In the listing below, locate the lines that hold "with" and copy them.
● ● ● ● ● ● ●
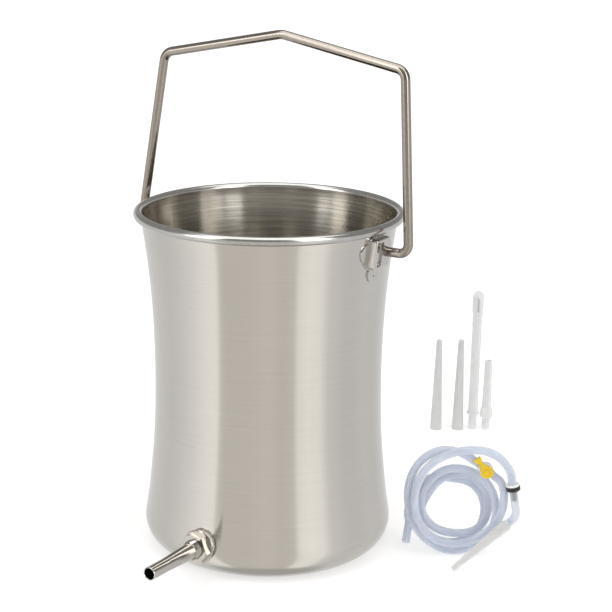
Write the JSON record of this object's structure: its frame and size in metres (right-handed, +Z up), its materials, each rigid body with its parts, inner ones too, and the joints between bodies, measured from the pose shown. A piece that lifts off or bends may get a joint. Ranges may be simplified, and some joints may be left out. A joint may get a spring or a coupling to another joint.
{
  "type": "gravity feed bucket kit",
  "caption": "Waisted stainless bucket with a swing bail handle and a threaded spigot near its base, with a coiled silicone hose, a stopcock, a check valve and push-on nozzles.",
  "frame": {"origin": "centre of the bucket base, on the floor", "axes": "+Z up; the two handle pivots lie along X; the spigot points along -Y; the hose and loose tips stand on the same floor at +X and +Y"},
  "size_m": [0.2138, 0.3352, 0.2716],
  "materials": {
    "brushed_steel": "fine circumferential brushing inside and out",
    "polished_steel": "polished stainless steel",
    "handle_steel": "drawn stainless wire, semi-bright",
    "gasket_silicone": "milky silicone",
    "hose_silicone": "translucent silicone with a cool tint",
    "clear_plastic": "clear moulded plastic",
    "yellow_plastic": "moulded yellow plastic",
    "white_plastic": "semi-translucent white plastic",
    "black_plastic": "moulded black plastic",
    "frosted_plastic": "frosted translucent plastic",
    "grey_plastic": "frosted light-grey plastic"
  },
  "bodies": {
    "root": {"bucket_shell": "brushed_steel", "ear_plate_right": "polished_steel", "ear_plate_left": "polished_steel", "ear_cover_right": "polished_steel", "ear_cover_left": "polished_steel", "spigot_tube": "polished_steel", "lock_nut": "polished_steel", "outer_washer": "polished_steel", "outer_gasket": "gasket_silicone", "inner_gasket": "gasket_silicone"},
    "handle": {"handle_bail": "handle_steel"},
    "hose_kit": {"hose_main": "hose_silicone", "hose_mid": "hose_silicone", "hose_end": "hose_silicone", "stopcock_body": "clear_plastic", "check_valve_inlet": "white_plastic", "check_valve_outlet": "black_plastic", "nozzle_connector": "clear_plastic", "fitted_nozzle": "frosted_plastic"},
    "stopcock_plug": {"stopcock_lever": "yellow_plastic"},
    "valve_disc": {"check_valve_disc": "gasket_silicone"},
    "cone_a": {"cone_tip_a": "grey_plastic"},
    "cone_b": {"cone_tip_b": "grey_plastic"},
    "nozzle_long": {"long_nozzle": "white_plastic"},
    "nozzle_short": {"short_nozzle": "white_plastic"}
  },
  "joints": [
    {"name": "handle_swing", "type": "hinge", "parent": "root", "child": "handle", "pos_m": [0, 0, 0.16832], "axis": [1, 0, 0], "range_deg": [-132, 144]},
    {"name": "hose_kit_lift", "type": "slide", "parent": "root", "child": "hose_kit", "axis": [0, 0, 1], "range_m": [0, 0.03]},
    {"name": "stopcock_turn", "type": "hinge", "parent": "hose_kit", "child": "stopcock_plug", "pos_m": [0.1125, 0.03544, 0.04965], "axis": [0.5, -0.866, 0], "range_deg": [0, 90]},
    {"name": "valve_disc_slide", "type": "slide", "parent": "hose_kit", "child": "valve_disc", "axis": [-0.1497, -0.0864, 0.9849], "range_m": [-0.0006, 0.00005]},
    {"name": "cone_tip_a_lift", "type": "slide", "parent": "root", "child": "cone_a", "axis": [0, 0, 1], "range_m": [0, 0.1]},
    {"name": "cone_tip_b_lift", "type": "slide", "parent": "root", "child": "cone_b", "axis": [0, 0, 1], "range_m": [0, 0.1]},
    {"name": "long_nozzle_lift", "type": "slide", "parent": "root", "child": "nozzle_long", "axis": [0, 0, 1], "range_m": [0, 0.1]},
    {"name": "short_nozzle_lift", "type": "slide", "parent": "root", "child": "nozzle_short", "axis": [0, 0, 1], "range_m": [0, 0.1]}
  ]
}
● ● ● ● ● ● ●
• **Response to this exercise**
Write the JSON record of this object's structure: its frame and size in metres (right-handed, +Z up), its materials, each rigid body with its parts, inner ones too, and the joints between bodies, measured from the pose shown. A piece that lifts off or bends may get a joint. Ranges may be simplified, and some joints may be left out. A joint may get a spring or a coupling to another joint.
  "caption": "Waisted stainless bucket with a swing bail handle and a threaded spigot near its base, with a coiled silicone hose, a stopcock, a check valve and push-on nozzles.",
    "hose_silicone": "translucent silicone with a cool tint",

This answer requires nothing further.